Q-learning is a model-free reinforcement learning algorithm that aims to learn the value of an action in a particular state. The agent uses a Q-table to store the value of each state-action pair and updates the table based on the rewards received from the environment.
The Q-learning algorithm is implemented in the QLearningAgent
class in the src/learning/reinforcement_learning.py
file. Below is an example of how to use the QLearningAgent
class:
from src.learning.reinforcement_learning import QLearningAgent
# Define the state and action sizes
state_size = 10
action_size = 4
# Create a Q-learning agent
agent = QLearningAgent(state_size, action_size)
# Example of choosing an action and learning from a transition
state = 0
action = agent.choose_action(state)
reward = 1
next_state = 1
agent.learn(state, action, reward, next_state)
- Initialization: The
QLearningAgent
class is initialized with the state size, action size, learning rate, discount factor, exploration rate, and exploration decay. - Choosing an Action: The
choose_action
method selects an action based on the exploration rate. If a random number is less than the exploration rate, a random action is chosen; otherwise, the action with the highest Q-value is selected. - Learning from a Transition: The
learn
method updates the Q-table based on the reward received and the next state. The Q-value for the current state-action pair is updated using the temporal difference (TD) error.
Policy gradient methods aim to optimize the policy directly by adjusting the parameters of the policy based on the rewards received. The agent learns a probability distribution over actions for each state and updates the policy to maximize the expected reward.
The policy gradient algorithm is implemented in the PolicyGradientAgent
class in the src/learning/reinforcement_learning.py
file. Below is an example of how to use the PolicyGradientAgent
class:
from src.learning.reinforcement_learning import PolicyGradientAgent
# Define the state and action sizes
state_size = 10
action_size = 4
# Create a policy gradient agent
agent = PolicyGradientAgent(state_size, action_size)
# Example of choosing an action and storing a transition
state = 0
action = agent.choose_action(state)
reward = 1
agent.store_transition(state, action, reward)
# Learn from the stored transitions
agent.learn()
- Initialization: The
PolicyGradientAgent
class is initialized with the state size, action size, and learning rate. - Choosing an Action: The
choose_action
method selects an action based on the probability distribution over actions for the given state. - Storing a Transition: The
store_transition
method stores the state, action, and reward for each transition. - Learning from Transitions: The
learn
method updates the policy based on the stored transitions. The policy is adjusted to increase the probability of actions that led to higher rewards.

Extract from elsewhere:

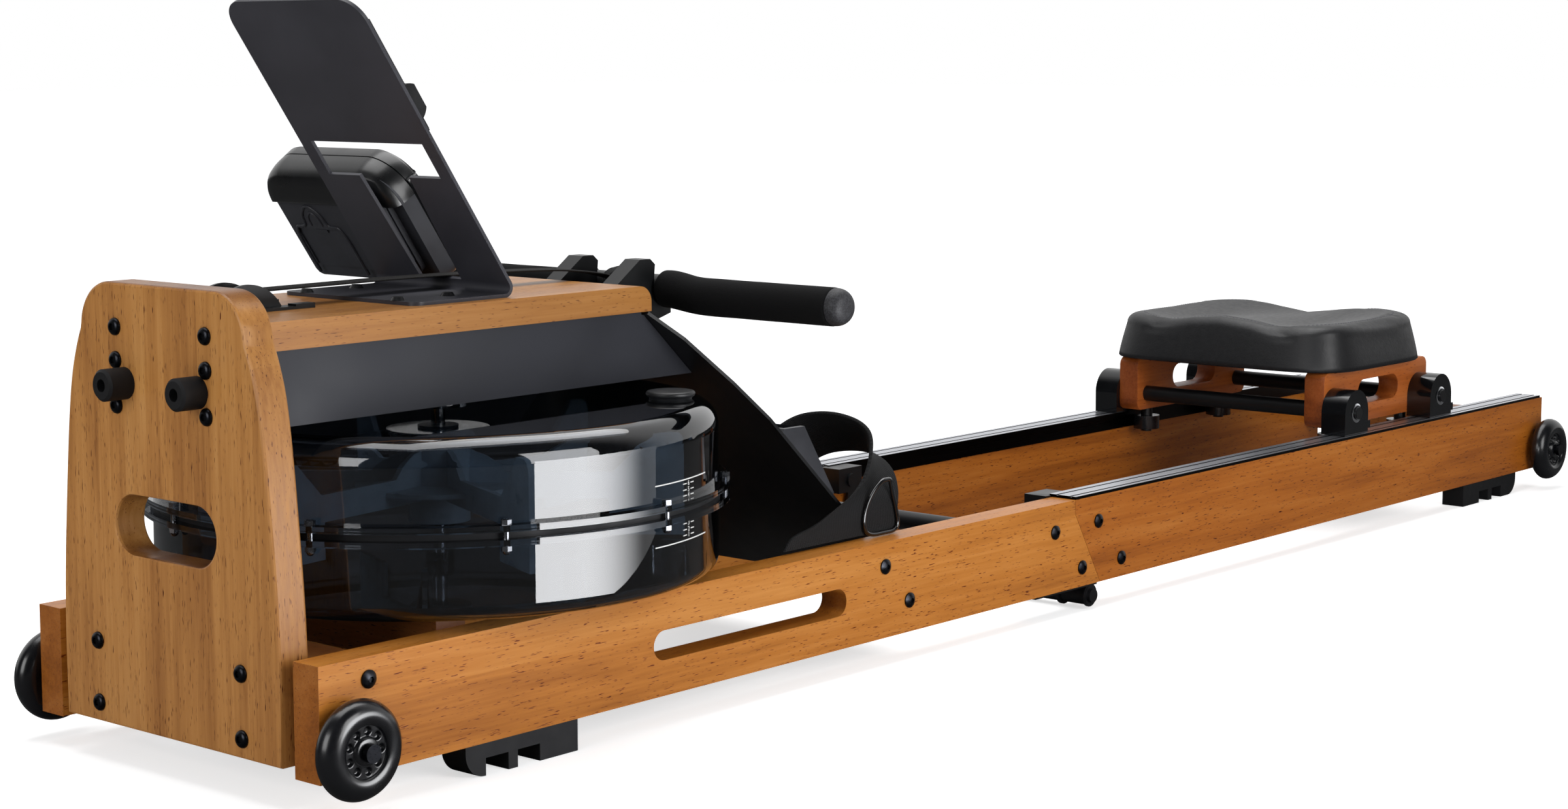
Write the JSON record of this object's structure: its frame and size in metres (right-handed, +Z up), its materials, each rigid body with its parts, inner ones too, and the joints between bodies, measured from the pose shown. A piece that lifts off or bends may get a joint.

Continuous integration (CI) is a crucial process in software development that ensures code changes are automatically tested and validated. In the context of reinforcement learning, CI helps maintain the reliability and performance of the learning algorithms by running automated tests on the agents.
The continuous integration pipeline for reinforcement learning is implemented in the run_continuous_integration
function in the src/learning/reinforcement_learning.py
file. This function runs unit tests for the QLearningAgent
and PolicyGradientAgent
classes to ensure they function correctly.
- Automated Testing: CI allows for automated testing of reinforcement learning agents, reducing the need for manual testing and ensuring that code changes do not introduce errors.
- Early Detection of Issues: By running tests automatically, CI helps detect issues early in the development process, allowing for quicker resolution and maintaining code quality.
- Consistent Performance: CI ensures that reinforcement learning algorithms perform consistently by validating their behavior with each code change.
For more details on the implementation of these algorithms and the continuous integration process, refer to the src/learning/reinforcement_learning.py
file in the AGI-REPOSITORY project.